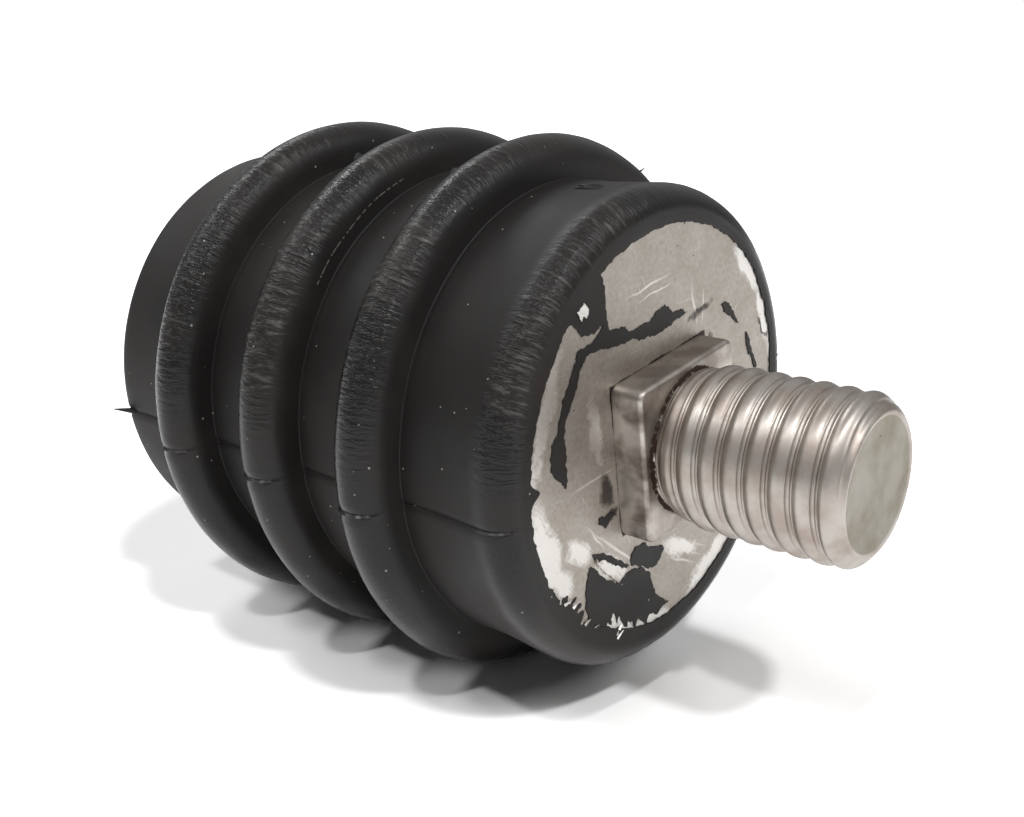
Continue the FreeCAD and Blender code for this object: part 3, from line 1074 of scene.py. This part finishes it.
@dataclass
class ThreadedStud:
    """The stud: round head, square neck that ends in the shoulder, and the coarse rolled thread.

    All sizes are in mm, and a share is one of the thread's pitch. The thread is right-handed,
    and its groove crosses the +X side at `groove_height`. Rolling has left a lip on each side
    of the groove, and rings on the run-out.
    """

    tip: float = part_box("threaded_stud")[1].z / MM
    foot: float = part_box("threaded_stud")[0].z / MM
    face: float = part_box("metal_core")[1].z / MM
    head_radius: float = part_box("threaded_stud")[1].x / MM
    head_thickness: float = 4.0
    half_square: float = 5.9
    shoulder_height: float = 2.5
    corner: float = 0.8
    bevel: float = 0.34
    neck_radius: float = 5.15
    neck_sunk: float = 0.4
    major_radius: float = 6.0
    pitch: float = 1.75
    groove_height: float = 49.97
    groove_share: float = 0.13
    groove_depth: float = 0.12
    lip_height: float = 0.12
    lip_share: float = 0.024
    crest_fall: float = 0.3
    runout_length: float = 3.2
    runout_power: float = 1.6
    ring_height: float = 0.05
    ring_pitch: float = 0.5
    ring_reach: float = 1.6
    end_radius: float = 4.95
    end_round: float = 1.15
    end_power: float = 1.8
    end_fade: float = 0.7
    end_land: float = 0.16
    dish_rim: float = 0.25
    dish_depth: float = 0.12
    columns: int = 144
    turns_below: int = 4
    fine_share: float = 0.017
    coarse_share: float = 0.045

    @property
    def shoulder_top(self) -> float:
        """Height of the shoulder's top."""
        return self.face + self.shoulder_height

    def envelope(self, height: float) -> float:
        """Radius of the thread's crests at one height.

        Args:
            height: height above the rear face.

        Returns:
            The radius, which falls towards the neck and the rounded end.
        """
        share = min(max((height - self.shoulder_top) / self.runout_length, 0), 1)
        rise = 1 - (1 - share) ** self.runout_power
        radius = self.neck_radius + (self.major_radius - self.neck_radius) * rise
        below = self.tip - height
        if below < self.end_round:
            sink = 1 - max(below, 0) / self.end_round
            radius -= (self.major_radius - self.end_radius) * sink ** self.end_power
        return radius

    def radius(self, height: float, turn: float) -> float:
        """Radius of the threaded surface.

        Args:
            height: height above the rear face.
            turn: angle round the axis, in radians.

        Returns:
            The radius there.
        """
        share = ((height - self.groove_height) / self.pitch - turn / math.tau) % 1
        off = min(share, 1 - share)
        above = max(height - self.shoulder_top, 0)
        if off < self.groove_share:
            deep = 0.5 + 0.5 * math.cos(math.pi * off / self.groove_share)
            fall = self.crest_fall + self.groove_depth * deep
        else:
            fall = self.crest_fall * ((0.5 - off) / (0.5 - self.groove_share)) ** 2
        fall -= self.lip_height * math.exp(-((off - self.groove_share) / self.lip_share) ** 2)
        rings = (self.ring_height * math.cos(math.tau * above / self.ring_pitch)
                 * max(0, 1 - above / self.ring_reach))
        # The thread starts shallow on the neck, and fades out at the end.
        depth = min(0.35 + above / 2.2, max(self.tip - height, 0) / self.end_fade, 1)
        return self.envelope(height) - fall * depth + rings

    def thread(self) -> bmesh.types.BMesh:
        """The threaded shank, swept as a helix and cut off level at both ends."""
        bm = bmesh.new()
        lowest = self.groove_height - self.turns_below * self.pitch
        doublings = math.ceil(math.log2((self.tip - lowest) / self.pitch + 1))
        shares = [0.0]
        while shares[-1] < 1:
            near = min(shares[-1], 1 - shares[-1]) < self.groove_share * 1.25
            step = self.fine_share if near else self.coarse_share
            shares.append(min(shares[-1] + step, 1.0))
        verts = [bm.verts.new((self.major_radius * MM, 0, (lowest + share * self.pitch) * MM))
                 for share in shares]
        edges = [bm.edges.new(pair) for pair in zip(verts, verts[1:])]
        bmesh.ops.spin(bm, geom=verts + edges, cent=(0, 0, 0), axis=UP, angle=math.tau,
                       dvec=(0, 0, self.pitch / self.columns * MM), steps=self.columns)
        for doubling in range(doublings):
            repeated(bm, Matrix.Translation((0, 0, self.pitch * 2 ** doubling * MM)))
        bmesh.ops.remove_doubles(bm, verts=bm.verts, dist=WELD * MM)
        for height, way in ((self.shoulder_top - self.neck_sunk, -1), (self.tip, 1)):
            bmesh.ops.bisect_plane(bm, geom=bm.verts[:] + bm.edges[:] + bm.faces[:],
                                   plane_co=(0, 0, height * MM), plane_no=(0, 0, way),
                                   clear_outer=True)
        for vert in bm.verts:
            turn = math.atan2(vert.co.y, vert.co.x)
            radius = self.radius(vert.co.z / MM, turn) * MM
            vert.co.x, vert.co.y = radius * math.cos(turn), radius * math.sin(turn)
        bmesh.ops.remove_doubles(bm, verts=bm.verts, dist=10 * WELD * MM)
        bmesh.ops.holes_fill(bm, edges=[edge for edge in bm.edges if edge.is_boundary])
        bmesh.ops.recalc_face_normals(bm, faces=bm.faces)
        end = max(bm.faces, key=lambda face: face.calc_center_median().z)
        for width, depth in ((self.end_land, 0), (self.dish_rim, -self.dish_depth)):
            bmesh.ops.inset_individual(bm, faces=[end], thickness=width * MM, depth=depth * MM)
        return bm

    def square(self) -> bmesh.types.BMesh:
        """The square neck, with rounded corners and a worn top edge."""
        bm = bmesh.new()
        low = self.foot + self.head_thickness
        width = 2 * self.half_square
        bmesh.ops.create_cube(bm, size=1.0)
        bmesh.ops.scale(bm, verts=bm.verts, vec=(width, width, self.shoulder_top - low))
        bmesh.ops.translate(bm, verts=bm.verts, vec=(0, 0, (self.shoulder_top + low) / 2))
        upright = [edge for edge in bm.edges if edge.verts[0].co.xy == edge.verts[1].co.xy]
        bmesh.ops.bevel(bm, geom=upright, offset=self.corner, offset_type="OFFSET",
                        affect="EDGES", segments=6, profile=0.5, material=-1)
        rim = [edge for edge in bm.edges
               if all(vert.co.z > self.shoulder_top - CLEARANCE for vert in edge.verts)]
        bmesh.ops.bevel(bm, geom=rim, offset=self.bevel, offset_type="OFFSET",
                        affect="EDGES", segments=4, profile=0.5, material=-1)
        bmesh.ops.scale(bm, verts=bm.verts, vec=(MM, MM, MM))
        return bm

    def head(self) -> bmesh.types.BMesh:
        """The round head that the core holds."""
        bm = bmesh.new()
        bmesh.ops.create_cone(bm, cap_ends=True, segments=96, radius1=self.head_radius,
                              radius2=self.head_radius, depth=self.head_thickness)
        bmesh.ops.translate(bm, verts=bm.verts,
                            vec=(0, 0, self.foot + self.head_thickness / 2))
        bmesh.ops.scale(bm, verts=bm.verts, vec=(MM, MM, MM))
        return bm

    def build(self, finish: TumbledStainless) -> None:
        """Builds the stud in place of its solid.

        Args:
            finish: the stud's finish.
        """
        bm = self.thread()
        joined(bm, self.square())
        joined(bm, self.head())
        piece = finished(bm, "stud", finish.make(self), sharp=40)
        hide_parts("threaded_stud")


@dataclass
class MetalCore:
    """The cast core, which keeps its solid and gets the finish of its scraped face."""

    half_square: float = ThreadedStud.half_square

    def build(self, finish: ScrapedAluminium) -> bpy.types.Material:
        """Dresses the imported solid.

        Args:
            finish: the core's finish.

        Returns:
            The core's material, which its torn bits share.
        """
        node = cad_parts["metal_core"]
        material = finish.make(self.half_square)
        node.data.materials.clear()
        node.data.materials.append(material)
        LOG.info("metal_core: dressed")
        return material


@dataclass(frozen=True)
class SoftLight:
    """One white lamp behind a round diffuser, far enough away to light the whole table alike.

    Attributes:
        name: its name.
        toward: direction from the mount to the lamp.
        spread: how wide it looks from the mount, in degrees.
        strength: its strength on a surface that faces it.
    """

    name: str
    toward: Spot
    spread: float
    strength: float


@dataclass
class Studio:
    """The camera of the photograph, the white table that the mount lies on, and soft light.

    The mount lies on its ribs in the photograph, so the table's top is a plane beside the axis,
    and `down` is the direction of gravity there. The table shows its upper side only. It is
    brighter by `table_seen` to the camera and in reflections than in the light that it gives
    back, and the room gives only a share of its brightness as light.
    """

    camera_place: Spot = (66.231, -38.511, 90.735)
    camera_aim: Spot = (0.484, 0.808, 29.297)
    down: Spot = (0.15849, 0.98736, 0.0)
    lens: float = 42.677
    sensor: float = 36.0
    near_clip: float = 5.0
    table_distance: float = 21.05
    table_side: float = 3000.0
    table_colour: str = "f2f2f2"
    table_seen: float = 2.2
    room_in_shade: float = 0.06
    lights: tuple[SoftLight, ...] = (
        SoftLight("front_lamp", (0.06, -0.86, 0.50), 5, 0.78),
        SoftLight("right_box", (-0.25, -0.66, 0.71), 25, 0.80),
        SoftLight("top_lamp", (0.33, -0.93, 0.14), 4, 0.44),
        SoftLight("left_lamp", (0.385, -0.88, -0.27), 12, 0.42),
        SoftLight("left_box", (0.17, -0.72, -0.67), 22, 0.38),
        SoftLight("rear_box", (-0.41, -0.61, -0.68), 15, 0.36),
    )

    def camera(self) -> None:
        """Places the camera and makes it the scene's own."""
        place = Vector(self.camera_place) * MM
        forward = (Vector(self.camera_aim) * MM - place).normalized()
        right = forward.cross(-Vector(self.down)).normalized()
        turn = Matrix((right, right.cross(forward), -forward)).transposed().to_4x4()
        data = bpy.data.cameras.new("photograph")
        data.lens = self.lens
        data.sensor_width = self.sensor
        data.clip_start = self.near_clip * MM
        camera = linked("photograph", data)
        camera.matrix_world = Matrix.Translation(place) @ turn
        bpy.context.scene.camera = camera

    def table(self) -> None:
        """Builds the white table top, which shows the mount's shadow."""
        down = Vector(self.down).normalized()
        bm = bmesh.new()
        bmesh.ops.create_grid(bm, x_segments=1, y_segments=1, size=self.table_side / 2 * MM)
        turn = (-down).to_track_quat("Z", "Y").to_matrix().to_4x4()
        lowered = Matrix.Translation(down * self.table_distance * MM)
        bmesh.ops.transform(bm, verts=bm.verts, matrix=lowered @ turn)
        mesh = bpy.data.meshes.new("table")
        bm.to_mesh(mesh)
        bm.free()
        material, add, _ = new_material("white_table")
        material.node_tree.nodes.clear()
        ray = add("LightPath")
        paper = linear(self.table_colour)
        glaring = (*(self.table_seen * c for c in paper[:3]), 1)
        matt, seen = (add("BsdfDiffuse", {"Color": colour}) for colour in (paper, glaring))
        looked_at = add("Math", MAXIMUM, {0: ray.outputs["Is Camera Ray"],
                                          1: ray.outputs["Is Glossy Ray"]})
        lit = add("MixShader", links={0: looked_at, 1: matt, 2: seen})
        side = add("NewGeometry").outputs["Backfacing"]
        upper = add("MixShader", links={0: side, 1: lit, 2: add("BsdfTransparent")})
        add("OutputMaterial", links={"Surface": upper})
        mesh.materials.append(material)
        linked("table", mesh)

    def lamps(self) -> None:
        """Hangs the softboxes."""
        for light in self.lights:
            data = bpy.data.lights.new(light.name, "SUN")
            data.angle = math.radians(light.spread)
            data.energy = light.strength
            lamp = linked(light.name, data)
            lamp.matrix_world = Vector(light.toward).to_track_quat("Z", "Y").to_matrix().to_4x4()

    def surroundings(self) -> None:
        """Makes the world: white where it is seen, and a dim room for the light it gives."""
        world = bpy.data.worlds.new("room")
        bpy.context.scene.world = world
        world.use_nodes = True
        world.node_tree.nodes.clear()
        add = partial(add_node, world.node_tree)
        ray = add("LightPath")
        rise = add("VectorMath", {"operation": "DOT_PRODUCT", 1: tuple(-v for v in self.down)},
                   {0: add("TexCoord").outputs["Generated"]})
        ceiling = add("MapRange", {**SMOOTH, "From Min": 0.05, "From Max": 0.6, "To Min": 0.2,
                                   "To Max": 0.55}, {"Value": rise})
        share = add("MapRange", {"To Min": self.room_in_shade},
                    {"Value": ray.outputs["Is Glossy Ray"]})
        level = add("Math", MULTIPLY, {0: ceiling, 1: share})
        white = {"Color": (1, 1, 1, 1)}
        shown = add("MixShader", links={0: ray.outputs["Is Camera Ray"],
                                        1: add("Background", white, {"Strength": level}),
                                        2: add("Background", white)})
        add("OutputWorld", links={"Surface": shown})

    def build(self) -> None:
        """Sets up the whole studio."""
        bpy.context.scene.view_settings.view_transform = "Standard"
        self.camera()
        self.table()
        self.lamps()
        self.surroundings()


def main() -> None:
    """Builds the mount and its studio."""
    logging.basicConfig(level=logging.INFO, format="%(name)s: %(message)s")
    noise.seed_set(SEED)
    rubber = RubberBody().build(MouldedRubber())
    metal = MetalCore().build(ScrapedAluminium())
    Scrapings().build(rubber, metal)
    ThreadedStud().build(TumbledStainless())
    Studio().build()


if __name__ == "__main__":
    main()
*****
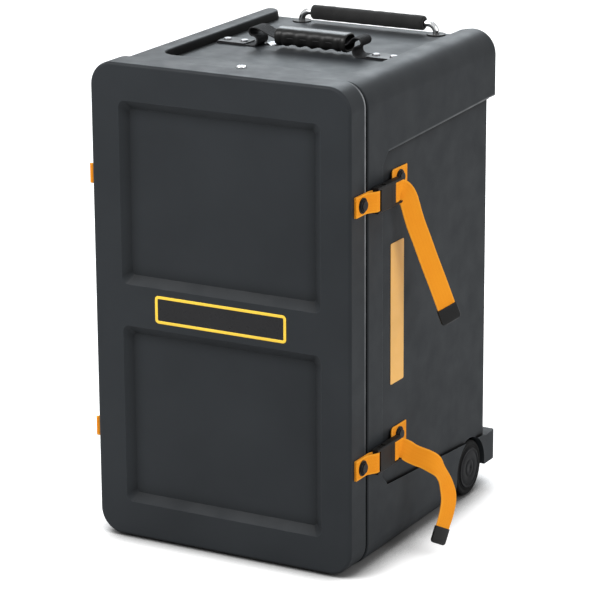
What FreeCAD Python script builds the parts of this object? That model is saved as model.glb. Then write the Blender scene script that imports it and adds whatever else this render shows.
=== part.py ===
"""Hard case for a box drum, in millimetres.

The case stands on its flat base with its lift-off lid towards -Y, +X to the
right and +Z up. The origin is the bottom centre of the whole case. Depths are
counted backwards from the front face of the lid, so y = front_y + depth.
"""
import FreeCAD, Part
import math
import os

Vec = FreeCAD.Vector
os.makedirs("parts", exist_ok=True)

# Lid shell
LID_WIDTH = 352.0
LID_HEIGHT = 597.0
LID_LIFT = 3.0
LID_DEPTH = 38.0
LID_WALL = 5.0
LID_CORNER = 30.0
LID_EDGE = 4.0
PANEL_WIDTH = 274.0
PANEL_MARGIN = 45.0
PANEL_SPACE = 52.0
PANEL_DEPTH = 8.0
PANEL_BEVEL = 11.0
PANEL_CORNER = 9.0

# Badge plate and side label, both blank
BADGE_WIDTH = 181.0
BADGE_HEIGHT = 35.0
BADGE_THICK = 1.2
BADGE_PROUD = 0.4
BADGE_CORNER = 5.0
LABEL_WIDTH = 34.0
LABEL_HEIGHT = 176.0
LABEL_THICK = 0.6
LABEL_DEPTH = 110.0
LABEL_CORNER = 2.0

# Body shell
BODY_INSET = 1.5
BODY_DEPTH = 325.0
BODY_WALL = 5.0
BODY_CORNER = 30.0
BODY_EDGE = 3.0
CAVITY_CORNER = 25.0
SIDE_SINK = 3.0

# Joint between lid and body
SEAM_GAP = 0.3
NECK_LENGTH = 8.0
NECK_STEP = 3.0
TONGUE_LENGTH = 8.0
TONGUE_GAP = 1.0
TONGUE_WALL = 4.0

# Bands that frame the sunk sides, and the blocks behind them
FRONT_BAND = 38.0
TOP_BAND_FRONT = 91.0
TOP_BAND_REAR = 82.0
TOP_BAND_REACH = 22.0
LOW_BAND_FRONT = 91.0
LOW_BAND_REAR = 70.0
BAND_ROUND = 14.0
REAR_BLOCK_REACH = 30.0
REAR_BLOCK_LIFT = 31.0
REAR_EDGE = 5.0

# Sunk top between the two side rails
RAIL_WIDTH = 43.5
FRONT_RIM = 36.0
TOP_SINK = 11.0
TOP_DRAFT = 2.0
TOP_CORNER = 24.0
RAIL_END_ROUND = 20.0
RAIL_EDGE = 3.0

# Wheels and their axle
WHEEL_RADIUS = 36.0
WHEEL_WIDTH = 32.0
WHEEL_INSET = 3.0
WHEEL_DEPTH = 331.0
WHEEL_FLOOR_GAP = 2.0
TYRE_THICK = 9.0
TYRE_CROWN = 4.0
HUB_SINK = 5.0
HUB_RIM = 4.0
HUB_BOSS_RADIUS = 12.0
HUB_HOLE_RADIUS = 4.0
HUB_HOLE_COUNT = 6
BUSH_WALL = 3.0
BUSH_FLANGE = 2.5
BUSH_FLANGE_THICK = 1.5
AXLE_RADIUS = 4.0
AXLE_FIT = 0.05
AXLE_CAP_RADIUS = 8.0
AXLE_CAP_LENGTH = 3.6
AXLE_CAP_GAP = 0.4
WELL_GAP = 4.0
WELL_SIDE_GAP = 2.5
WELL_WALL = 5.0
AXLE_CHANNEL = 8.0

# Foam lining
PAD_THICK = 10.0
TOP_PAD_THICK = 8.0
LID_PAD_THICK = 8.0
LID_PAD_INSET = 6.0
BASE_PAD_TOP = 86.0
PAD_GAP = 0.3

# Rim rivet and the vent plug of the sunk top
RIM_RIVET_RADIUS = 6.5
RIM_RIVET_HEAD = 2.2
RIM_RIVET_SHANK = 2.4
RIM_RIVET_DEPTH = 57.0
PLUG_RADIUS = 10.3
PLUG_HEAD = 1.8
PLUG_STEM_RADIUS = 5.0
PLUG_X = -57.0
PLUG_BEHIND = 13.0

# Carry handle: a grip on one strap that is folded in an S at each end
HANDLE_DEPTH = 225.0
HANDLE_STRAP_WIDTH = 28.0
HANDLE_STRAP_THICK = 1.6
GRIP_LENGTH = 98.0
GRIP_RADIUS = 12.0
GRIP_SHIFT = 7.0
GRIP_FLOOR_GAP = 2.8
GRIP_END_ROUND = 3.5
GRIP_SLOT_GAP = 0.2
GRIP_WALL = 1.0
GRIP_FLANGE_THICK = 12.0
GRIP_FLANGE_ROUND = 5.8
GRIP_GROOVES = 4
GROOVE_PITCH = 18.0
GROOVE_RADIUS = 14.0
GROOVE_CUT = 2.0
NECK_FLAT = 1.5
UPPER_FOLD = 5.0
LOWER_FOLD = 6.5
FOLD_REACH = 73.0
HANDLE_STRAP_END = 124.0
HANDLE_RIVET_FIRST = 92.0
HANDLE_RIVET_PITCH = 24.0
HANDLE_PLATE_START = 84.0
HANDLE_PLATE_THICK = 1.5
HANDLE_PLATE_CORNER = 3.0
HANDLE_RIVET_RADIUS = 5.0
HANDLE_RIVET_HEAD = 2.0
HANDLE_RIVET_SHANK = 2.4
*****
What is asked
The lines above from the one containing "Continue the FreeCAD" through the one containing "coarse rolled thread." are to be set down exactly, and no others.

Solution to this task
Continue the FreeCAD and Blender code for this object: part 3, from line 1074 of scene.py. This part finishes it.
@dataclass
class ThreadedStud:
    """The stud: round head, square neck that ends in the shoulder, and the coarse rolled thread.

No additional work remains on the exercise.